▶ _DATA IN THIS EXERCISE_
------------------------------------------------------------

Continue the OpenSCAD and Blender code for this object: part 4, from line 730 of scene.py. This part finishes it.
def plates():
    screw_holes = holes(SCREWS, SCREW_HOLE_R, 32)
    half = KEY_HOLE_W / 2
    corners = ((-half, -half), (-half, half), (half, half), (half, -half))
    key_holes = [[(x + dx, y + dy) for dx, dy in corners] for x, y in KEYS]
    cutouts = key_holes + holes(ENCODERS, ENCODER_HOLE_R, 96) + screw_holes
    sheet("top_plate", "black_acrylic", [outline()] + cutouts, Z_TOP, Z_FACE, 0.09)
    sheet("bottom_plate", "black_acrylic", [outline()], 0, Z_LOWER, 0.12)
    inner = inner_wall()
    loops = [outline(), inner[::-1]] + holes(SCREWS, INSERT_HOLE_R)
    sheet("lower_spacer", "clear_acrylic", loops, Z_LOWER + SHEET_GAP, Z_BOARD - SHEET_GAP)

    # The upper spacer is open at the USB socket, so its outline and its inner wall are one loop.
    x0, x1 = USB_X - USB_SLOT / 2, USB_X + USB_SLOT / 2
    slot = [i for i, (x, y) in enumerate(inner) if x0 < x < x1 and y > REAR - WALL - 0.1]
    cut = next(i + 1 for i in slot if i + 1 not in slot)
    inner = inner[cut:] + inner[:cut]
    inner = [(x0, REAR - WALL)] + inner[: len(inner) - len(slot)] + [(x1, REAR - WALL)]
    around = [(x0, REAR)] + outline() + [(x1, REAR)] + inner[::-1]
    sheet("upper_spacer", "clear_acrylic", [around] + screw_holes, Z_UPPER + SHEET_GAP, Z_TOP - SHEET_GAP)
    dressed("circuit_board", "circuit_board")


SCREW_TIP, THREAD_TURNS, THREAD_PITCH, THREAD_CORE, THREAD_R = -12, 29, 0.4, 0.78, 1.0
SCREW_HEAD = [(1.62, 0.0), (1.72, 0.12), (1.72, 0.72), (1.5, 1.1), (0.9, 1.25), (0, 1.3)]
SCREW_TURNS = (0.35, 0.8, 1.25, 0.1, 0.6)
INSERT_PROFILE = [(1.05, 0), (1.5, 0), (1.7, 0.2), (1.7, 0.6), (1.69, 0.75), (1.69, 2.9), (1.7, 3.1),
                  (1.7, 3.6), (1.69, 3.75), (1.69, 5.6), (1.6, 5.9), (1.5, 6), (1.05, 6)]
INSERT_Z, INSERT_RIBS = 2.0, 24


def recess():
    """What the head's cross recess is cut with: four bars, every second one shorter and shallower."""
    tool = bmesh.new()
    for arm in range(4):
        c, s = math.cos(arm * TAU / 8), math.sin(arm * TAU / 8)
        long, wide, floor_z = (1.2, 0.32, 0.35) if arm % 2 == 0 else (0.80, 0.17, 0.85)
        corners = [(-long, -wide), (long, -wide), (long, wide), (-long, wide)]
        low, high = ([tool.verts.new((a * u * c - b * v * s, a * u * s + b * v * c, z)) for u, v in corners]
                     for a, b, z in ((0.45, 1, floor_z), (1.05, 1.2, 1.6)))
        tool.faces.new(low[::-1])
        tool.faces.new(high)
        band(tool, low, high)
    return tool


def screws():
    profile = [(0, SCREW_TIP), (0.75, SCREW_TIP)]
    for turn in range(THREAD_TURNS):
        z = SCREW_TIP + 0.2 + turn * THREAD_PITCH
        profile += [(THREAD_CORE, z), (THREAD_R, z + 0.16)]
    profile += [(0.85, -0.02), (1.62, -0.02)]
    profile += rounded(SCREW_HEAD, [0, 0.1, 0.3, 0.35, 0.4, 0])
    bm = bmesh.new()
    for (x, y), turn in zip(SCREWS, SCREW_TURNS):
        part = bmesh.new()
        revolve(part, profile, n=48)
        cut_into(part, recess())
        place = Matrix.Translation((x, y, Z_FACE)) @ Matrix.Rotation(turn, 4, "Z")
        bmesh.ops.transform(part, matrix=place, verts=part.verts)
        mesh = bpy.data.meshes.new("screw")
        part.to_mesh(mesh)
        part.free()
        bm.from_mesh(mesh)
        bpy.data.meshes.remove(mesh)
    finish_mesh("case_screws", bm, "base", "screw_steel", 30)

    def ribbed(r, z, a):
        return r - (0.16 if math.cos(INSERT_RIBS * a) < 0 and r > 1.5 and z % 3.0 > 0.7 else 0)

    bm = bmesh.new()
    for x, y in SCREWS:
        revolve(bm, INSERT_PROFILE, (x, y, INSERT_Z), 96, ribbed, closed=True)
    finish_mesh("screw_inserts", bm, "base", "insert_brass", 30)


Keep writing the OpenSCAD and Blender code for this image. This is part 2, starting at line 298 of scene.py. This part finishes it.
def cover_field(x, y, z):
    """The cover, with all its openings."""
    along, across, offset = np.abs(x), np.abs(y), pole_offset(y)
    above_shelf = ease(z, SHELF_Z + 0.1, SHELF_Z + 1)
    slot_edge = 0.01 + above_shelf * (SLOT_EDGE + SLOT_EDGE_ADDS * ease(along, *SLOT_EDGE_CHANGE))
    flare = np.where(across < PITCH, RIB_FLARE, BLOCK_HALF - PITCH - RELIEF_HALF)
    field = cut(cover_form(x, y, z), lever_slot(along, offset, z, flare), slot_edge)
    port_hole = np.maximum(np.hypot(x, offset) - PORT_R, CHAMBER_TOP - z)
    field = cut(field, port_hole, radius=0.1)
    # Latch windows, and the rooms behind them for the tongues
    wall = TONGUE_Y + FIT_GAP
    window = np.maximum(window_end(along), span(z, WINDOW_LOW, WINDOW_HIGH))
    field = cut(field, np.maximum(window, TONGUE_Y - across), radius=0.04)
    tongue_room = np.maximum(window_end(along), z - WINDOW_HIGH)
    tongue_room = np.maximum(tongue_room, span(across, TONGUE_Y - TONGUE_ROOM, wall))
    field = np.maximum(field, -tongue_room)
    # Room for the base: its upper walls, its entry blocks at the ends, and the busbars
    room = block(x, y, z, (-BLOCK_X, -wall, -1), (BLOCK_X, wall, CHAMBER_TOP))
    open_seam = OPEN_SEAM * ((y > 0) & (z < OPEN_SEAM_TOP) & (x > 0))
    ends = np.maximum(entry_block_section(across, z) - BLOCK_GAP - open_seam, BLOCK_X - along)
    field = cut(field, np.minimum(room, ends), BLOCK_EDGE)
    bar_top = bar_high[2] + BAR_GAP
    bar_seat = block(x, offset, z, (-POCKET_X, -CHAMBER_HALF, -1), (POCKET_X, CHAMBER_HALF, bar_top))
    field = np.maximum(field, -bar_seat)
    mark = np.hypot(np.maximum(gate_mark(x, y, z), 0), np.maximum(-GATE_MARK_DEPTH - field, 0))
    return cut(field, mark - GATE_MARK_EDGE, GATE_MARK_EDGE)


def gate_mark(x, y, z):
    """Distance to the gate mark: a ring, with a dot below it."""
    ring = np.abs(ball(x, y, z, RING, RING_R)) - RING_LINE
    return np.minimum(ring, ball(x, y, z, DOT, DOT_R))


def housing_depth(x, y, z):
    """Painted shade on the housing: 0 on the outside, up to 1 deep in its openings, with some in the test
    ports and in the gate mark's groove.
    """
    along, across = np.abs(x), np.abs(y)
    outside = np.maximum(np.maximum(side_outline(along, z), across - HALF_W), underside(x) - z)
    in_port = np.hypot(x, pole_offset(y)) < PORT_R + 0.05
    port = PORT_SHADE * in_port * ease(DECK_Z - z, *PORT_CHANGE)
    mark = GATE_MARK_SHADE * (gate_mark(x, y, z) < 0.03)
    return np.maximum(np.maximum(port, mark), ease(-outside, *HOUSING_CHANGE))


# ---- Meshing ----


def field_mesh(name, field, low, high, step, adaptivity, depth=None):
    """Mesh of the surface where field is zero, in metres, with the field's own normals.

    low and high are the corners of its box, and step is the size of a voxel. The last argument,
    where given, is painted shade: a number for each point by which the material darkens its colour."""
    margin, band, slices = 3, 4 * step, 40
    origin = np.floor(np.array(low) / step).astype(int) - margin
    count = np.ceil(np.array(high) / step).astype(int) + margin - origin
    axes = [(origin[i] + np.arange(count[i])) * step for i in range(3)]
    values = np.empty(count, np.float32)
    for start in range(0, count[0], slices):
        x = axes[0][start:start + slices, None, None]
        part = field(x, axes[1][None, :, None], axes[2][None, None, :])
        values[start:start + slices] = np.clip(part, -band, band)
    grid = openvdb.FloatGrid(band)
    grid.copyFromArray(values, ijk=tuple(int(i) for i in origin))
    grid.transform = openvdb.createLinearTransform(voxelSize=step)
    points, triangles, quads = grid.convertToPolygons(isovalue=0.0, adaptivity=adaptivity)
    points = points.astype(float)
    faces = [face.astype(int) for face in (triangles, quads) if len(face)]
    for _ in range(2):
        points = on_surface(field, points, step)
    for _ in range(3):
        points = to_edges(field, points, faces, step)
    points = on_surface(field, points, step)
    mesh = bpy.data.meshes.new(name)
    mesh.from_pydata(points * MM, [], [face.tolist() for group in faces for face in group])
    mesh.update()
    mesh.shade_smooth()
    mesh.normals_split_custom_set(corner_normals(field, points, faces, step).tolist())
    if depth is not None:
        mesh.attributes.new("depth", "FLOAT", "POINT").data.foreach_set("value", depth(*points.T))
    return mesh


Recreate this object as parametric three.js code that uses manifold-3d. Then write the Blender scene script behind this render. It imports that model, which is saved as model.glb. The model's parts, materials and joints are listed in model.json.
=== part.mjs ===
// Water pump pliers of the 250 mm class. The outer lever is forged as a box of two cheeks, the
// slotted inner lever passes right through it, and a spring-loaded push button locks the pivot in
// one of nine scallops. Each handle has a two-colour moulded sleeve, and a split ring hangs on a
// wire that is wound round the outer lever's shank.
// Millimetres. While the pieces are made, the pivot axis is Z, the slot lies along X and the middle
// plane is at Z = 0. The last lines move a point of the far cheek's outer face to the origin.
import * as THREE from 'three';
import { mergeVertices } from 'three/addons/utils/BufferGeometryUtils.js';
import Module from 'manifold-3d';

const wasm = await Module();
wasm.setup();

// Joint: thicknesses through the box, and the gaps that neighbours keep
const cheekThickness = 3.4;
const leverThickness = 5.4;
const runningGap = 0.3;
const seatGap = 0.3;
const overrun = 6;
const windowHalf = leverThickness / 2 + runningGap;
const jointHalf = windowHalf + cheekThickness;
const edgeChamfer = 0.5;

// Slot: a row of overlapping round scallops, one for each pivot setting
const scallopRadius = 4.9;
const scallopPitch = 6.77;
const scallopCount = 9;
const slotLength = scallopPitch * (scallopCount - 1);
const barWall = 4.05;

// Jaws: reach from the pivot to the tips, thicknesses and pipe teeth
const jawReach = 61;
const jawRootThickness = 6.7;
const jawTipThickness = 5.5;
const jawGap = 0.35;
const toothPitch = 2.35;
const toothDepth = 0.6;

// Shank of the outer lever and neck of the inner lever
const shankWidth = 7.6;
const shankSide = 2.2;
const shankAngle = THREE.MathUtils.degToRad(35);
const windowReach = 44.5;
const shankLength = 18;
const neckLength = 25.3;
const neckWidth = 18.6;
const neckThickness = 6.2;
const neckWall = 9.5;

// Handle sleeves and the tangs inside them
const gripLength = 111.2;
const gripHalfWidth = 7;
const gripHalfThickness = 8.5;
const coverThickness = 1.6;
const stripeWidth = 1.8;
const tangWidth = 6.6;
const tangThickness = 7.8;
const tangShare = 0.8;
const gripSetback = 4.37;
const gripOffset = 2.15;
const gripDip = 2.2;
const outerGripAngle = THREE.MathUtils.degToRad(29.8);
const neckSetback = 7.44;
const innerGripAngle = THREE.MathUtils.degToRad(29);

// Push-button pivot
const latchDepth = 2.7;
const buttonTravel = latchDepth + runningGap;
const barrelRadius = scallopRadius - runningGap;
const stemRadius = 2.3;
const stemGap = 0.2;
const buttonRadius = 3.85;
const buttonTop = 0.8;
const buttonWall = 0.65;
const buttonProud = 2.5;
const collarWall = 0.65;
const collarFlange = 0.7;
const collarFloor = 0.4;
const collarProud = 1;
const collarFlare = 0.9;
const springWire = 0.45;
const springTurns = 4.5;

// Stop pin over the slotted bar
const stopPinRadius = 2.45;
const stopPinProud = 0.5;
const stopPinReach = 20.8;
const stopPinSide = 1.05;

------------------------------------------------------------

In the listing, find all lines with the string "Blender" and copy them.

▶ _TASK ANSWER_
Continue the OpenSCAD and Blender code for this object: part 4, from line 730 of scene.py. This part finishes it.
Keep writing the OpenSCAD and Blender code for this image. This is part 2, starting at line 298 of scene.py. This part finishes it.
Recreate this object as parametric three.js code that uses manifold-3d. Then write the Blender scene script behind this render. It imports that model, which is saved as model.glb. The model's parts, materials and joints are listed in model.json.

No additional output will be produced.